No entanto, como em toda ação comunicativa bem sucedida, o diálogo entre a reitoria e o movimento estudantil de ocupação pressupõe reciprocidade no toca a revisão reflexiva dos pontos de vistas de ambos os parceiros da interação. A disposição para o diálogo e abertura para o entendimento não pode partir apenas da Pró-reitoria da UFRN. Deve haver da também parte do movimento de ocupação uma disposição para rever reflexivamente suas ações e estratégias. Não apenas no sentido de buscar o melhor para a universidade, mas para a própria concretude das reivindicações propostas e fortalecimento social da mobilização frente aos poderes que tentam deslegitimá-la. Concretamente, a interrupção das atividades administrativas na Reitoria em decorrência da ocupação podem trazer prejuízos que transcendem qualquer direito de crítica às reformas em curso pelo governo federal.
O não funcionamento adequado das atividades burocráticas podem resultar em atrasos na liberação de recursos financeiros, pagamentos de bolsas, dos salários dos professores e agentes administrativos, assim como outras demandas que envolvem diretamente o “capital humano”, o “sangue” da UFRN.
A Reitoria representa o “coração” de nossa instituição universitária e sua obstrução pode deixar sérias lesões no órgão como um todo. Essa importante compreensão do funcionamento da estrutura burocrático-administrativa da UFRN precisa entrar no horizonte de cálculo das determinações e possibilidades de ação do movimento estudantil. Não por razões “estratégicas”, mas também por sensibilidade moral com as urgências e necessidades dos todos os profissionais de compõe a comunidade universitária.
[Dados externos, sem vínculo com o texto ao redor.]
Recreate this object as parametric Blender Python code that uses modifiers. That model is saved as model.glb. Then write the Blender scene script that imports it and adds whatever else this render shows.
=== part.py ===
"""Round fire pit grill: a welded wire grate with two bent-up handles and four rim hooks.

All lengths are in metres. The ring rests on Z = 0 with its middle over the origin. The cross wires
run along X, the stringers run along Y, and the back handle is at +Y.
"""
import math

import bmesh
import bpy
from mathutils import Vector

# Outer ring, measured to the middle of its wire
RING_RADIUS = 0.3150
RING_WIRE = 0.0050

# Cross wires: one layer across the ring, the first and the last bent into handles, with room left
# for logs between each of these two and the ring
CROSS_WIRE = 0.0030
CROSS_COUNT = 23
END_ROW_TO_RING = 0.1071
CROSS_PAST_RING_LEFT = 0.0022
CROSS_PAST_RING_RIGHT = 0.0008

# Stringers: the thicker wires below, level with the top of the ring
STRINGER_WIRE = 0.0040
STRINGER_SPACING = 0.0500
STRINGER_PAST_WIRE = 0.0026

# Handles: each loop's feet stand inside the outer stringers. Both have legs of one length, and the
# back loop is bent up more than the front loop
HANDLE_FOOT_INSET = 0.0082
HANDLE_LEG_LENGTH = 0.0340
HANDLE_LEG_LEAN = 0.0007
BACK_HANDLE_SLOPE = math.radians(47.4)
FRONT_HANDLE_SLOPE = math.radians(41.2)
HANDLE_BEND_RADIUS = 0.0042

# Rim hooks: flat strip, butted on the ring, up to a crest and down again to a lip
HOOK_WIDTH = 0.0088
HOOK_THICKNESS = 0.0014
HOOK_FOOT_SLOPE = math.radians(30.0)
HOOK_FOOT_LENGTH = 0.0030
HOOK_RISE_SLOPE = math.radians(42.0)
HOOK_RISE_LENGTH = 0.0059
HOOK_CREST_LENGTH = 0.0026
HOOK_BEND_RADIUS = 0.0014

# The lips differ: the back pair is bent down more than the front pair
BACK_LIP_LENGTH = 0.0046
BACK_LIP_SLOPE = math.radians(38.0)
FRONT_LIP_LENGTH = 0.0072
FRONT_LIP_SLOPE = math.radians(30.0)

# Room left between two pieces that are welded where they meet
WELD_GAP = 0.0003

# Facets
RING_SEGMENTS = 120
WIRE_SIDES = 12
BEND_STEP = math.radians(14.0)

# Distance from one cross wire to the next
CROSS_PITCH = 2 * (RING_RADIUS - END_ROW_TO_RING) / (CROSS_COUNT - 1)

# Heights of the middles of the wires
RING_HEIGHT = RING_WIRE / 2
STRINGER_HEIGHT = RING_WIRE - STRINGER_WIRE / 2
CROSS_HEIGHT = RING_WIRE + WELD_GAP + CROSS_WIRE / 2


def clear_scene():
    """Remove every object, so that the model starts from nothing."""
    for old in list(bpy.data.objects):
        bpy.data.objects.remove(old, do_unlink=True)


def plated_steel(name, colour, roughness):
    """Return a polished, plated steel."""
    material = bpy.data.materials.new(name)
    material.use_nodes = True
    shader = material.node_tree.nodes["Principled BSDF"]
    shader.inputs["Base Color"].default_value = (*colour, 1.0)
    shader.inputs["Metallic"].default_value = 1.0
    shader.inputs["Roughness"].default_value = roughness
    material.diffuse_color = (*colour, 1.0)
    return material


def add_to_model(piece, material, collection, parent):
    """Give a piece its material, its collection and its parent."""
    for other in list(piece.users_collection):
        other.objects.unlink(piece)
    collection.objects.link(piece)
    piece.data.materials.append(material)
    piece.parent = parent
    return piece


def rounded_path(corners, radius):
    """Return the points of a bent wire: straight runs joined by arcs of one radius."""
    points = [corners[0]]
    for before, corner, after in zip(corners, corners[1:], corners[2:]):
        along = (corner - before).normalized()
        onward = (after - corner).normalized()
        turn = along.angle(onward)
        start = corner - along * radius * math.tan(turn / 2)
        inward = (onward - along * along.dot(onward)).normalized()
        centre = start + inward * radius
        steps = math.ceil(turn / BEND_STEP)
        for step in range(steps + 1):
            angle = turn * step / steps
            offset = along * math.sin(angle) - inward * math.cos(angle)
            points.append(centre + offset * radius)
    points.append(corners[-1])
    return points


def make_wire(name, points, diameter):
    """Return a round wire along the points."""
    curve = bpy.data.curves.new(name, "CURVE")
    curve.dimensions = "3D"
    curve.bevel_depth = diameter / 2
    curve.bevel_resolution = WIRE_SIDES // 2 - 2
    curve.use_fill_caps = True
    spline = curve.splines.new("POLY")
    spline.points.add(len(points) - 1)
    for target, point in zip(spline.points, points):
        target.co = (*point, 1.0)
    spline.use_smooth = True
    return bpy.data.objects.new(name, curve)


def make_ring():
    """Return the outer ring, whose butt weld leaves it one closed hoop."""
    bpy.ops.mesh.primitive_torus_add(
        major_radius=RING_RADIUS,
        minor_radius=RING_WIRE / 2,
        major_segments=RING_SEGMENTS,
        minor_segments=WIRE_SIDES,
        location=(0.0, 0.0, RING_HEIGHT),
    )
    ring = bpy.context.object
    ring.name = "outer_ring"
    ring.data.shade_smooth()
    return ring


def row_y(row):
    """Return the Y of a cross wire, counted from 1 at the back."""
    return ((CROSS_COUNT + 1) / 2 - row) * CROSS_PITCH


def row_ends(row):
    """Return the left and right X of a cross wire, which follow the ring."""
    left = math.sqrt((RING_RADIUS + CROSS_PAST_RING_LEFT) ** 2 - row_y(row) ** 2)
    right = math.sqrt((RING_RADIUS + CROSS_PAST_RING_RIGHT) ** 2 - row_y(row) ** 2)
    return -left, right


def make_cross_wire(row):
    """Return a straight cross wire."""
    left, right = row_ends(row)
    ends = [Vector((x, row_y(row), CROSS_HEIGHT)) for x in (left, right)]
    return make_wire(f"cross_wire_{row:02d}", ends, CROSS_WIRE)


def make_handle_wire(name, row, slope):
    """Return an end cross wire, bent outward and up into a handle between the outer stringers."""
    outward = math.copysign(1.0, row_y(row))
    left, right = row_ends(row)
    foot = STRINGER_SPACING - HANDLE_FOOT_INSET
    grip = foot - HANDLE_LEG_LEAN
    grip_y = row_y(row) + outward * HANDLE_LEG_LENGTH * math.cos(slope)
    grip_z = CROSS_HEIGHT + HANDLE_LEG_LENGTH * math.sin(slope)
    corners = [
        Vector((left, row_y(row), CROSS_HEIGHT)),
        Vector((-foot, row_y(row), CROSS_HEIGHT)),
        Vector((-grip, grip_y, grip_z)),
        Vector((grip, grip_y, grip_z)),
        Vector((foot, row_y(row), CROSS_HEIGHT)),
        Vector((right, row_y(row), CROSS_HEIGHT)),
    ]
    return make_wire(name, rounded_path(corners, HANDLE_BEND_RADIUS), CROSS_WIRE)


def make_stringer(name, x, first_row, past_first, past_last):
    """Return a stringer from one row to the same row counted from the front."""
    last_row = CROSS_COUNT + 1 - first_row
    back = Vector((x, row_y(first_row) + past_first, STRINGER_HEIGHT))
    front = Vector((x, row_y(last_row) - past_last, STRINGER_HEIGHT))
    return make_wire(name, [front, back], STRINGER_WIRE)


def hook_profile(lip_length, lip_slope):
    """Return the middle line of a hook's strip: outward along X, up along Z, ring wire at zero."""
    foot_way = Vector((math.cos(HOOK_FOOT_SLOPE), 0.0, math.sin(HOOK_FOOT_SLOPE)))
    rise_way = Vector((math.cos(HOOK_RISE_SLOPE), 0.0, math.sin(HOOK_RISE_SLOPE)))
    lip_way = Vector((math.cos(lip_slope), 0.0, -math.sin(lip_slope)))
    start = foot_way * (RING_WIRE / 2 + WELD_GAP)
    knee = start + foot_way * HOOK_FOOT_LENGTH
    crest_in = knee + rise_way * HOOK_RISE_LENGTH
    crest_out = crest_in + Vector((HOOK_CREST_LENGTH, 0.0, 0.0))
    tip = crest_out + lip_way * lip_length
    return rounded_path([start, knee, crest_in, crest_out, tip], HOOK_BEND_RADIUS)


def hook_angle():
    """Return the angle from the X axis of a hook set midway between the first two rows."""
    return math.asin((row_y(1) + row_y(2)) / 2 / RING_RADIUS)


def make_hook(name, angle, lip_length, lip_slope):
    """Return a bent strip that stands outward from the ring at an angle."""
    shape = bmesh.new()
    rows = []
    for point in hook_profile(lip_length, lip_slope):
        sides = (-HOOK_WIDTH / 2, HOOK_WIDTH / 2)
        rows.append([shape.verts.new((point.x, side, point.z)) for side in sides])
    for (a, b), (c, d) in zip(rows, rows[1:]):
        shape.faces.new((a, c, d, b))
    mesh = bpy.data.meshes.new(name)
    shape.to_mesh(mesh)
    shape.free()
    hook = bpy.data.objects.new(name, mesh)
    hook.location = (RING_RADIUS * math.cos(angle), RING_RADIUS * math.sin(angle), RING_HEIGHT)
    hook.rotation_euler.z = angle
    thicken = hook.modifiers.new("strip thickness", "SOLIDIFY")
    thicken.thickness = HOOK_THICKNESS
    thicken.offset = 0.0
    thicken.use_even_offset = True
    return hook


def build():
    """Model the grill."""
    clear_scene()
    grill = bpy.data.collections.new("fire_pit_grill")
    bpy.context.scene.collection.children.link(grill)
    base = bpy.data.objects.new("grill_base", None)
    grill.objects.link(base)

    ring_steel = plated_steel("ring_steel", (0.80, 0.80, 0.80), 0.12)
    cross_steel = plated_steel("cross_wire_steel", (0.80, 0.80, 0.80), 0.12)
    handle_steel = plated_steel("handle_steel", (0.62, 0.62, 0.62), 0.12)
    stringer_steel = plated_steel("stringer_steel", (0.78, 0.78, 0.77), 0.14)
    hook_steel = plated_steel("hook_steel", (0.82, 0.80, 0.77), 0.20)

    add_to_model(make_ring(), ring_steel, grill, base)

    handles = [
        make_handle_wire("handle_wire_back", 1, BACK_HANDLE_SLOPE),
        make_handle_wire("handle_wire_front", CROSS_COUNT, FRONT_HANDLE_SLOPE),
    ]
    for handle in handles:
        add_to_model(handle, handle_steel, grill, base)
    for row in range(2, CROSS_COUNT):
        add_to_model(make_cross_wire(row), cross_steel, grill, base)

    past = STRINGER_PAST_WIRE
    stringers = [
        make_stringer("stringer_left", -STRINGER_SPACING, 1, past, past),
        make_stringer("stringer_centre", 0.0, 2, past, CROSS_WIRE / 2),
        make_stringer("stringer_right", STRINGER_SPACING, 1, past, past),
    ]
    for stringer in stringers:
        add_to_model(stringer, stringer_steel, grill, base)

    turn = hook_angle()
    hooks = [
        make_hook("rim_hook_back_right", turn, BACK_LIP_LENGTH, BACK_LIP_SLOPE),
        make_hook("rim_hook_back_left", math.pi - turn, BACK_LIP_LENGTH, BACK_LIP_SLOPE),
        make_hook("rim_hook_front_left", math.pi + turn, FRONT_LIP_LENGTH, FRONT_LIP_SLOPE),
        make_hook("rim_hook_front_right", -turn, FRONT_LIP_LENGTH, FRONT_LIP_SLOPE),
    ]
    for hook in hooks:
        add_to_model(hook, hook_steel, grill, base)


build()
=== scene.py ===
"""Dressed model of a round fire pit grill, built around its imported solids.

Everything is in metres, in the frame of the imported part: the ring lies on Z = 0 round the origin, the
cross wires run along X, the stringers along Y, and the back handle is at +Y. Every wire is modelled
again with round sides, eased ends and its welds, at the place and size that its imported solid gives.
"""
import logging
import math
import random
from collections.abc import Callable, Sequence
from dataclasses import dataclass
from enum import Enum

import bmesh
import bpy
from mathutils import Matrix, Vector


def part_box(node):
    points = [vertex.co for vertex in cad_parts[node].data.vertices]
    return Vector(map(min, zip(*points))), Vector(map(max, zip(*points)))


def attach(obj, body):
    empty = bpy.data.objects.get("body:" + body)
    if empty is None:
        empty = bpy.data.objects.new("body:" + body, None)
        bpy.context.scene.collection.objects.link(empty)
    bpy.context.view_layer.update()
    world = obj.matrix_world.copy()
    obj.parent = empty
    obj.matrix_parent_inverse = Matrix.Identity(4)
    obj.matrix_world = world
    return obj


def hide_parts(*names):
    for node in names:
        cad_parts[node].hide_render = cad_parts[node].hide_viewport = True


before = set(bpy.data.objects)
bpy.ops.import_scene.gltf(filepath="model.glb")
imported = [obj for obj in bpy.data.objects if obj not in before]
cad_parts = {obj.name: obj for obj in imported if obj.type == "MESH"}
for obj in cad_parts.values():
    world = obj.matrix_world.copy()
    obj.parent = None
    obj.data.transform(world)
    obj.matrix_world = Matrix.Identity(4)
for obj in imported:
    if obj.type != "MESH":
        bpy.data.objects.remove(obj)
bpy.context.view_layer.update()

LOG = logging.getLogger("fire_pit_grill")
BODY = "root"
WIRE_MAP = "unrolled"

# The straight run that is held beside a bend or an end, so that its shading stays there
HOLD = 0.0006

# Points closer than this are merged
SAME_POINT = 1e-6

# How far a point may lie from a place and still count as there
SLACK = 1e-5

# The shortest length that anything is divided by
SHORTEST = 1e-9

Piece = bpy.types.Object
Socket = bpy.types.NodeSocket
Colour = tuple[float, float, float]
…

Lembrando que nenhuma causa coletiva é “obviamente” justa (efeito autorreferencial), então o movimento estudantil de ocupação precisa convencer continuamente a comunidade universitária de que sua agenda de luta não é orientada pelo interesse particular de um grupo, mas pelo bem-estar da comunidade universitária como um todo.
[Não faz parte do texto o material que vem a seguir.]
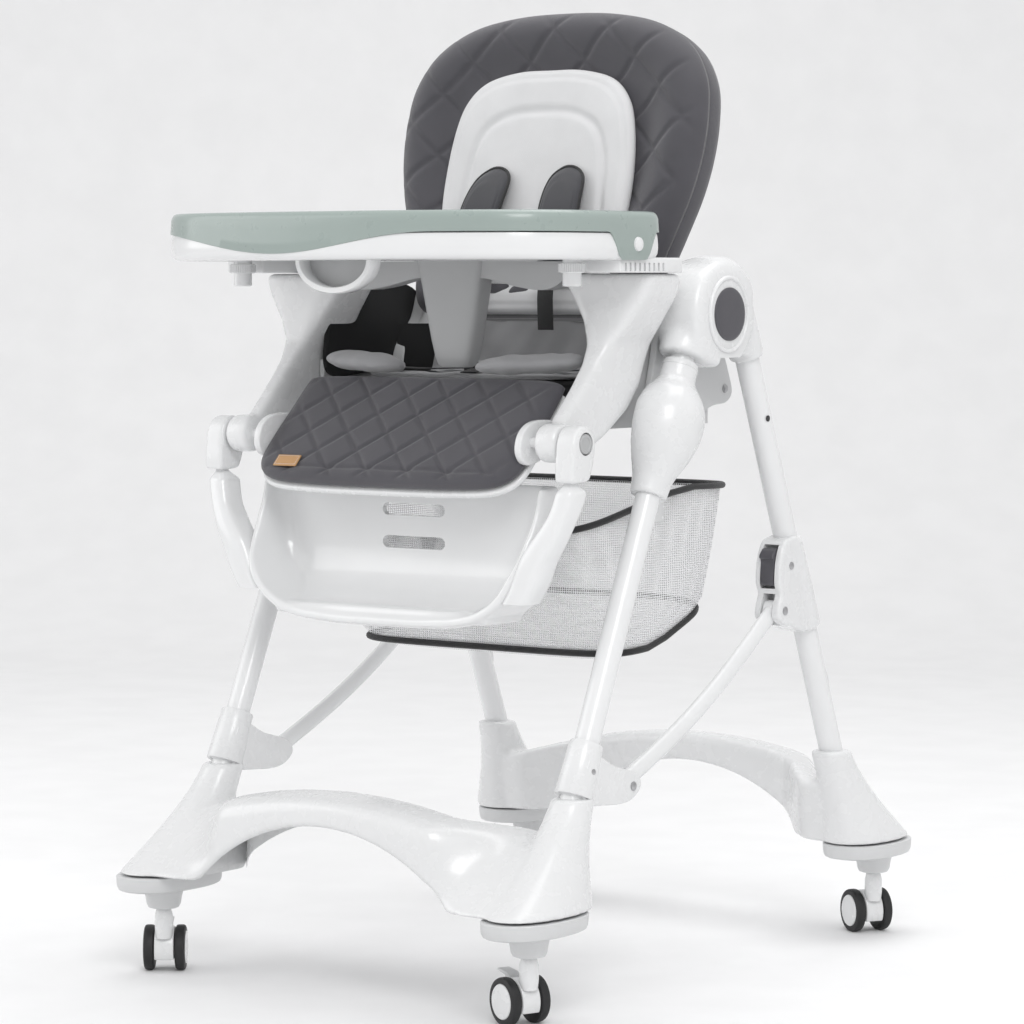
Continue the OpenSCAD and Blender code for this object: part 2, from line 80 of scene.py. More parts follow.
def loft(rings, cap=True, closed=False):
    """Skins rings of equal length; caps the two ends, or joins last to first."""
    n = len(rings[0])
    verts = [p for ring in rings for p in ring]
    faces = []
    m = len(rings)
    for i in range(m if closed else m - 1):
        a, b = i * n, ((i + 1) % m) * n
        for k in range(n):
            faces.append((a + k, a + (k + 1) % n, b + (k + 1) % n, b + k))
    if cap and not closed:
        for base, flip in ((0, True), ((m - 1) * n, False)):
            centre = np.mean(np.array(verts[base:base + n], float), axis=0)
            verts.append(tuple(centre))
            c = len(verts) - 1
            for k in range(n):
                f = (base + k, base + (k + 1) % n, c)
                faces.append(f[::-1] if flip else f)
    return verts, faces


def outward(ob):
    """Turns every face outward."""
    import bmesh
    bm = bmesh.new()
    bm.from_mesh(ob.data)
    bmesh.ops.recalc_face_normals(bm, faces=bm.faces)
    bm.to_mesh(ob.data)
    bm.free()
    return ob


def bake(ob):
    """Replaces the object's mesh with what its modifiers make of it."""
    dg = bpy.context.evaluated_depsgraph_get()
    me = bpy.data.meshes.new_from_object(ob.evaluated_get(dg))
    old = ob.data
    ob.modifiers.clear()
    ob.data = me
    bpy.data.meshes.remove(old)
    return ob


def drop(*obs):
    """Removes helper objects."""
    for ob in obs:
        me = ob.data
        bpy.data.objects.remove(ob)
        bpy.data.meshes.remove(me)


def shade(ob, angle=35.0):
    """Smooth shading that keeps edges sharper than the angle."""
    me = ob.data
    me.polygons.foreach_set("use_smooth", [True] * len(me.polygons))
    me.set_sharp_from_angle(angle=math.radians(angle))
    return ob


def join(name, obs, mat=None):
    """Puts several meshes in one object, keeping their material slots."""
    verts, faces, mats, index = [], [], [], []
    for ob in obs:
        base = len(verts)
        verts += [tuple(v.co) for v in ob.data.vertices]
        slots = list(ob.data.materials) or [mat]
        for m in slots:
            if m not in mats:
                mats.append(m)
        for p in ob.data.polygons:
            faces.append([base + k for k in p.vertices])
            index.append(mats.index(slots[min(p.material_index, len(slots) - 1)]))
    me = bpy.data.meshes.new(name)
    me.from_pydata(verts, [], faces)
    for m in mats:
        me.materials.append(m)
    me.polygons.foreach_set("material_index", index)
    drop(*obs)
    ob = bpy.data.objects.new(name, me)
    bpy.context.scene.collection.objects.link(ob)
    return shade(ob, 38)


def fuse(name, obs, mat, voxel=3.0, smooth=8, cuts=(), factor=0.5):
    """Blends overlapping solids into one moulded shape, then cuts away others."""
    base = join(name, obs)
    m = base.modifiers.new("blend", "REMESH")
    m.mode = "VOXEL"
    m.voxel_size = voxel * MM
    m.use_smooth_shade = True
    if smooth:
        s = base.modifiers.new("soften", "SMOOTH")
        s.factor = factor
        s.iterations = smooth * 3
    bake(base)
    for cut in cuts:
        b = base.modifiers.new("cut", "BOOLEAN")
        b.operation = "DIFFERENCE"
        b.solver = "EXACT"
        b.object = cut
        bake(base)
    drop(*cuts)
    base.data.materials.clear()
    base.data.materials.append(mat)
    return shade(base, 40)


def rounded(ob, width, segments=3, angle=30.0):
    """Rounds sharp edges."""
    b = ob.modifiers.new("round", "BEVEL")
    b.width = width * MM
    b.segments = segments
    b.limit_method = "ANGLE"
    b.angle_limit = math.radians(angle)
    b.harden_normals = False
    bake(ob)
    return shade(ob, 38)


def cut_by(ob, cuts):
    """Cuts other solids out of a piece."""
    for cut in cuts:
        b = ob.modifiers.new("cut", "BOOLEAN")
        b.operation = "DIFFERENCE"
        b.solver = "EXACT"
        b.object = cut
        bake(ob)
    drop(*cuts)
    return shade(ob, 38)


def mirrored(ob, name):
    """A copy on the other side of the centre plane."""
    me = ob.data.copy()
    me.name = name
    me.transform(Matrix.Scale(-1, 4, Vector((1, 0, 0))))
    me.flip_normals()
    other = bpy.data.objects.new(name, me)
    bpy.context.scene.collection.objects.link(other)
    return other


def circle(n, r, phase=0.0):
    """Cosine and sine pairs round a circle of radius r."""
    return [(r * math.cos(phase + 2 * math.pi * k / n), r * math.sin(phase + 2 * math.pi * k / n))
            for k in range(n)]


def blunt(c, power):
    """Sine or cosine raised to a power, sign kept: below 1 squares an oval's corners."""
    return math.copysign(abs(c) ** power, c)


def frame_of(axis):
    """Two unit directions square to the axis."""
    w = np.array(axis, float)
    w /= np.linalg.norm(w)
    u = np.cross((0.0, 1.0, 0.0) if abs(w[1]) < 0.9 else (1.0, 0.0, 0.0), w)
    u /= np.linalg.norm(u)
    return u, np.cross(w, u), w


def lathe(name, origin, axis, profile, mat, n=64):
    """Turns (along, radius) pairs about an axis."""
    u, v, w = frame_of(axis)
    o = np.array(origin, float)
    rings = [[o + w * a + u * (max(r, 0.001) * c) + v * (max(r, 0.001) * s)
              for c, s in circle(n, 1.0)] for a, r in profile]
    ob = build(name, *loft(rings), mat)
    return shade(outward(ob), 32)


def bar(name, p, q, r, mat, n=40):
    """Straight round bar from p to q."""
    d = np.array(q, float) - np.array(p, float)
    length = float(np.linalg.norm(d))
    e = min(0.6, r * 0.15)
    return lathe(name, p, d, [(0, r - e), (e, r), (length - e, r), (length, r - e)], mat, n)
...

Além do mais, cabe ponderar os efeitos concretos da estratégia de ocupação quanto aos resultados esperados e ao apoio social pretendido. Greves e ocupações não podem ser abraçadas como estratégias inquestionáveis e irremediáveis, mesmo que os conteúdos reivindicatórios da agenda da mobilização sejam a um só tempo legítimos e justos, especialmente dentro de um contexto sociopolítico cujas correlações de força entre Estado e sociedade estão em franca mutação em favor, infelizmente, dos grupos dominantes e dirigentes. Cabe aos movimentos compreender a natureza e direção dessas mudanças, e criar e recriar estratégias capazes de enfrentar a reorganização dos poderes e, assim, imprimir formas de resistência e enfrentamento social que eles não esperam ou não possuem os mecanismos de captura e desmobilização. Partir para novas táticas de luta não significa abri mão da combatividade política mas redescrevê-la num novo quadro de lutas e forças.
A busca por legitimidade social para além dos círculos internos dos movimentos e categorias profissionais é outra frente essencial de orientação para a revitalização das estratégias de ação política. Uma mobilização política que se fecha sobre si mesma e não coloque como tarefa primordial o convencimento e suporte da sociedade está, nas atuais circunstâncias de profunda deslegitimação social das esquerdas, fadada ao fracasso. É preciso tirar a lição das últimas derrotas eleitorais das candidaturas de esquerda ou do próprio enfraquecimento do projeto político da esquerda no país, isto é, o fechamento social sobre grupos socialmente muito específicos e endogâmicos, distantes das experiências vividas e das expectativas das classes populares. É o momento de cultivar e exercitar a criatividade dos dominados e suas artes de resistência. Surpreender o poder com novas armas e táticas. É o momento de reflexividade, de reinserir a razão no coração das lutas sociais.